Certains évoquent aussi des taux d’intérêt et des coûts encore plus élevés que ceux des banques classiques, alors que d’autres déclarent qu’en cas d’achat de maison par le biais de ces banques,  les clients doivent régler à deux reprises les mêmes impôts. Est-ce vrai ?

Ce n’est pas vrai. Les gens jugent et comparent avec les facilitations et les produits alternatifs disponibles depuis 2007, qui avaient un autre cadre et une autre loi. Les Marocains doivent voir la nouvelle loi et les lois-cadres. Certains affirmaient même que le retard du lancement était dû à des entraves mais en réalité, le retard est dû à la volonté que ces banques participatives fassent une entrée remarquable sur le marché marocain et soient compétitives par rapport aux banques classiques.

Il faut savoir que la banque centrale a aussi veillé à ce qu’il n’y ait pas une grande différence entre les produits des banques classiques et ceux des banques participatives.

Pour la double imposition, soit le fait de payer les mêmes impôts deux fois, l’Etat a déjà mis fin à ce genre de situation. Quant à l’enregistrement des titres fonciers, qui s’effectuait en deux temps, il se fait désormais en une seule fois. Encore une fois, les gens comparent en rappelant les produits de financement alternatif.

En tant que spécialiste de la finance islamique, comment voyez-vous le secteur des banques participatives au Maroc ?

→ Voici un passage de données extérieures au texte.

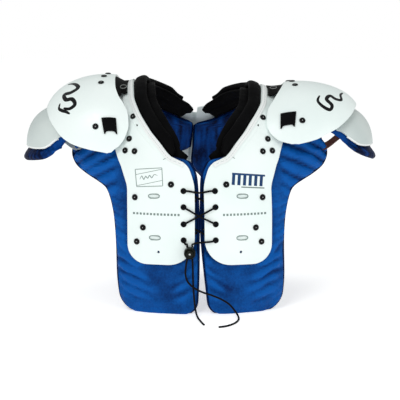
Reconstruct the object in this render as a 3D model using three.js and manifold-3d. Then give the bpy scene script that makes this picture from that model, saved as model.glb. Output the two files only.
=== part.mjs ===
// Football shoulder pad of a youth size, standing on the lower edges of its four body pads.
// Millimetres, +Z up. The chest faces -Y and the wearer's neck comes up through the opening at the top.
// "left" is the side at negative X, as a viewer in front of the chest sees it.

import * as THREE from "three";
import { mergeVertices } from "three/addons/utils/BufferGeometryUtils.js";
import Module from "manifold-3d";

const wasm = await Module();
wasm.setup();

// The body form: the line that the shell follows over the shoulder, seen from the side
const HALF_WIDTH = 112; // centre of the chest to the outer edge of a front plate
const CREST_HEIGHT = 372; // top of the body form on the centre plane
const SPRING_HEIGHT = 150; // where the straight chest turns into the shoulder curve
const FRONT_DEPTH = 148; // shoulder line to the chest
const BACK_DEPTH = 134; // shoulder line to the back
const HEM_FLARE = 6; // how far the chest and back spread at the hem
const SIDE_BOW = 26; // how far the form curves away at HALF_WIDTH

// Shell, pads and neck
const SHELL_WALL = 3;
const BRIDGE_WALL = 2;
const PLATE_CORNER_INNER = 40;
const PLATE_CORNER_OUTER = 29;
const PAD_GAP = 1; // clearance of a soft piece under a hard one
const PAD_THICKNESS = 14;
const PAD_EDGE = 5; // thickness left at a pad's rim
const PAD_CORNER_INNER = 18;
const PAD_CORNER_OUTER = 27;
const TOUCH = 0.3; // clearance between pieces that touch
const BINDING_GAP = 0.7; // clearance of the stitched band over the shell
const BINDING_WIDTH = 7;
const BINDING_THICKNESS = 1.5;
const ROLL_WIDTH = 18;
const ROLL_ABOVE = 5; // height of the collar roll over the shell's underside
const ROLL_BELOW = 7.5;
const LINING_THICKNESS = 9;
const LINING_GAP = 1.3;

// Epaulets and deltoid caps
const EPAULET_WALL = 3;
const EPAULET_SWEEP = 88; // degrees from the top to the front or back edge
const EPAULET_HALF_DEPTH = FRONT_DEPTH - 36; // front to back, at the neck side
const EPAULET_DROP = 0.4775 * (CREST_HEIGHT - SPRING_HEIGHT); // height of the dome over its front edge
const CAP_WALL = 3;
const CAP_HALF_DEPTH = FRONT_DEPTH - 70;
const CAP_REACH = 60; // how far the cap curves inwards at its front edge
const CAP_SWEEP = 80;
const CAP_CREST_X = HALF_WIDTH + 84;
const CAP_CREST_Z = CREST_HEIGHT - 128;
const CAP_CREST_RUN = 84;
const CAP_CREST_RISE = 68;
const CAP_PAD_THICKNESS = 12;
const CAP_PAD_MARGIN = 15; // how far the pad shows below the cap

// Straps and keeper
const STRAP_THICKNESS = 1.6;
const STRAP_GAP = 1; // clearance under the epaulet
const STRAP_LIFT = 1.1; // clearance over the curve of the shell
const CAP_STRAP_GAP = 0.7; // clearance over the deltoid cap
const ARM_STRAP_WIDTH = 12;
const BRIDGE_GAP = 0.8; // clearance over the back plates
const HEM_LEVEL = 60; // height over which the hem is drawn level with the floor
const KEEPER_WIDTH = 29;
const KEEPER_LENGTH = 25;
const KEEPER_NOTCH = 4.5;
const KEEPER_THICKNESS = 2;

// Rivets, eyelets and slots
const RIVET_HEAD = 4.7; // radius
const RIVET_HEIGHT = 2;
const RIVET_SHANK = 1.9; // radius
const RIVET_CLEARANCE = 0.4;
const RIVET_SIDES = 6;
const EYELET_RADIUS = 4.2;
const EYELET_SIDES = 8;
const EYELET_ACROSS = 24;
const VENT_RADIUS = 2.2;
const SLOT_LENGTH = 16;
const SLOT_WIDTH = 6;
const SLOT_DEPTH = 1.2;

// Lace and cord lock
const LACE_RADIUS = 1.5;
const LACE_SIDES = 6;
const LACE_SLACK = 0.8; // clearance of a strand under the plate
const LACING_RECESS = 6.5; // how much thinner the pad is behind the lacing
const LOCK_RADIUS = 8.8;
const LOCK_SIDES = 14;
const LOCK_LENGTH = 12.4;
const LOCK_FLOOR = 3;
const LOCK_X = -15;
const LOCK_Z = 96;
const LOCK_EXIT = 4; // centre of the lock to each strand
const BUTTON_RADIUS = 5.6;
const BUTTON_PROUD = 3.4;
const BUTTON_TRAVEL = 3;
const BUTTON_CLEARANCE = 0.5;

// Grid of the faceted surfaces: every body piece has its stations at the same places along the form.
const GRID = [
  0.0675, 0.133, 0.19, 0.2165, 0.2361, 0.2478, 0.2585, 0.2705, 0.274, 0.285, 0.2997, 0.3155, 0.332,
  0.352, 0.3747, 0.4, 0.425, 0.45, 0.475, 0.505, 0.53, 0.555, 0.58, 0.605, 0.625, 0.64, 0.65, 0.6605, 0.673,
  0.6865, 0.7, 0.722, 0.745, 0.7665, 0.785, 0.802, 0.825, 0.8565, 0.905, 0.9375,
];
const CORNER_STEPS = 3;
const NECK_STEP = 17; // between the stations of the pieces along the neck

// What differs between the two sides: the epaulets sit a little turned, each its own way.
// swing is in degrees; the crest of an epaulet is a quarter ellipse in the XZ plane.
const SIDES = [
  {
    name: "left",
    sign: -1,
    crestX: HALF_WIDTH + 38,
    crestZ: CREST_HEIGHT - 15,
    run: 98,
    rise: 66,
    swing: 6.5,
    fan: 0,
  },
  {
    name: "right",
    sign: 1,
    crestX: HALF_WIDTH + 48,
    crestZ: CREST_HEIGHT - 26,
    run: 96,
    rise: 50,
    swing: -6.5,
    fan: 10,
  },
];
// How far the shoulders have settled, and how far the right one leans to the neck.
const LEFT_SETTLE = 4.5;
const RIGHT_SETTLE = 13;
const RIGHT_LEAN = 7;

// Places on each epaulet, as a turn and a sweep in degrees. The rivets run from the front backwards.
const FITTINGS = {
  left: {
    keeper: { turn: -0.8, sweep: -65.5 },
    keeperRivet: { turn: 16.6, sweep: -64.7 },
    rivets: [
      { turn: 3.9, sweep: -19.6 },
      { turn: 1.4, sweep: -5.9 },
      { turn: -1.5, sweep: 7 },
    ],
  },
  right: {
    keeper: { turn: -12, sweep: -66.6 },
    keeperRivet: { turn: 5.5, sweep: -67.9 },
    rivets: [
      { turn: -5.1, sweep: -23.3 },
      { turn: -7, sweep: -10 },
      { turn: -9.5, sweep: 3 },
    ],
  },
};

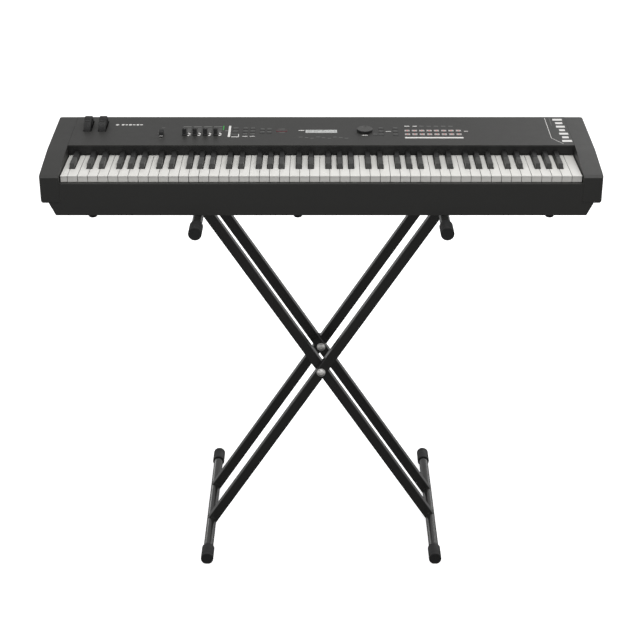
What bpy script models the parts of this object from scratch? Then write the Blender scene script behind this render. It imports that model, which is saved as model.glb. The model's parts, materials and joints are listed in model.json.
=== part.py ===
"""A full-size digital piano resting on a folding double-X stand.

World frame: metres, +Z up, +X to the player's right, the player on the -Y side.
The origin is on the floor under the middle of the object.
Piano pieces are drawn in the piano's own frame: y = 0 at the front edge of the
white keys and z = 0 on their tops. Controls are drawn in the panel's own frame:
y = 0 at the panel's front edge and z = 0 on its sloping surface.
"""

import math

import bmesh
import bpy
from mathutils import Matrix, Vector

# ---------------------------------------------------------------- stand sizes
RAIL_RADIUS = 0.0125
RAIL_WALL = 0.0015
RAIL_SPREAD = 0.292            # x of the floor rails and the top arms
RAIL_HALF_LENGTH = 0.264       # to the tube's end, inside its cap
RAIL_AXIS_Z = 0.0147
ARM_HALF_LENGTH = 0.259
CAP_RADIUS = 0.016
CAP_LENGTH = 0.050
CAP_END = 0.005                # thickness of a cap's closed end
GAP = 0.0003                   # clearance between touching pieces
CUTTER_LENGTH = 0.3            # cutters reach past what they cut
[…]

Il y a un engouement. Preuve en est de l’intérêt porté notamment par les médias sur ces nouvelles banques. Même les cinq banques qui ont demandé des autorisations ont effectué des études sur le marché. Elles en ont conclu qu’il y aura un engouement pour ces produits et ces offres. Elles ont indiqué qu’entre 10 et 15% de l’ensemble des banques classiques deviendront clients chez les banques participatives. C’est un chiffre considérable.